Associated Health Risks
Asbestos Containing Material (ACM) that is in good condition does not pose a health risk. ACM becomes a problem when, due to damage, disturbance, or deterioration over time, it releases fibers into the air. If inhaled or ingested, asbestos fibers can cause serious health problems, including asbestosis, lung cancer, and mesothelioma. Therefore, the EPA has recommended that ACM either be removed (if significantly damaged or during renovation projects), or be managed in place through periodic inspections and prompt repair when damage is noticed.
Asbestos surveys have been conducted in university buildings (i.e pre-1980) to identify locations where ACM is present. A spreadsheet was created listing all surveys, all ACM identified, and all abatements (removal) conducted. An Asbestos O&M Manual was created to provide guidelines for maintenance of ACM in good condition until removal becomes necessary. The O&M Manual is located at the Campus Planning office in the Curtis Mansion building and is available for review during business hours.
Asbestos in the Workplace
To avoid exposure, it is important to
- Know what types of materials may contain asbestos,
- Avoid any damaged areas, and
- Contact the Asbestos Program Manager (APM) when damage is discovered.

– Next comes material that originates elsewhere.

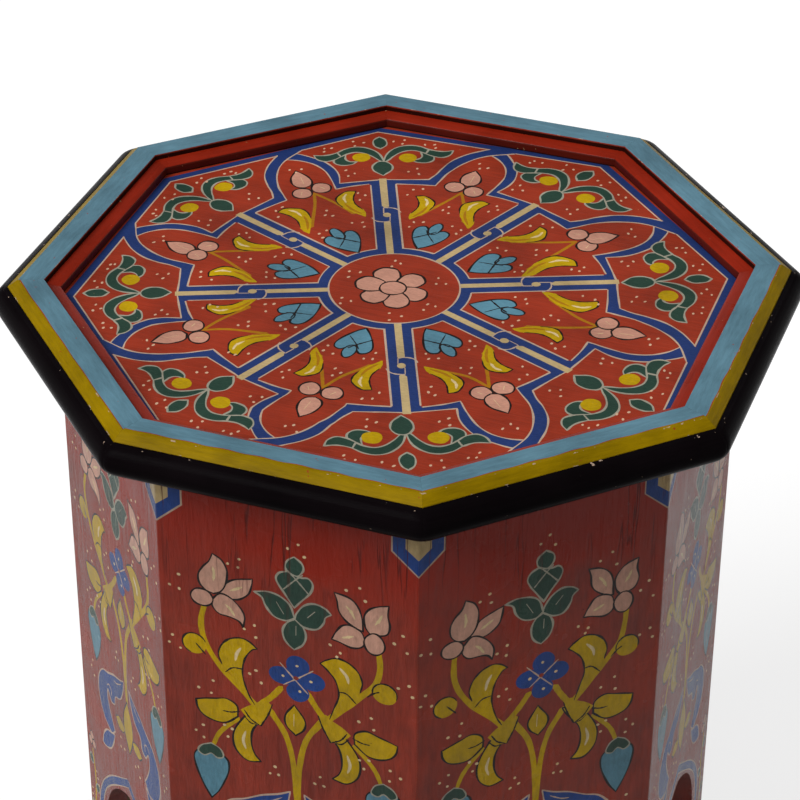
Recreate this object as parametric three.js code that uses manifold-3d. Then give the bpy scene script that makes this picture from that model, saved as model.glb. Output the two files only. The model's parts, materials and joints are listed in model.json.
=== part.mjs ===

Common applications of asbestos in buildings include:
- sprayed-on fireproofing, soundproofing, or thermal insulation;
- acoustic plaster soundproofing or ceiling tiles, pipe insulation, cement asbestos (transite);
- floor tile and mastic; and
- linoleum and backing.
Buildings built from 1950-1970 typically contain some ACM, but not all of them contain asbestos. The university’s management plan pinpoints ACM and its locations throughout the university.
To prevent potential release of asbestos fibers, employees must avoid:
- drilling, cutting or perforating materials;
- hanging items from insulation or ceiling tiles;
- disturbing or damaging material while moving or transporting items;
- storing items on top of insulated pipes; and
- using brooms, dry brushes, or standard vacuums in the vicinity of damaged insulated pipe.
Asbestos is maintained if it is in good condition and is removed if necessary by a certified contractor during remodeling or demolition projects. Always contact the Asbestos Program Manager (APM) prior to disturbing known or suspect areas and immediately concerning any damaged areas.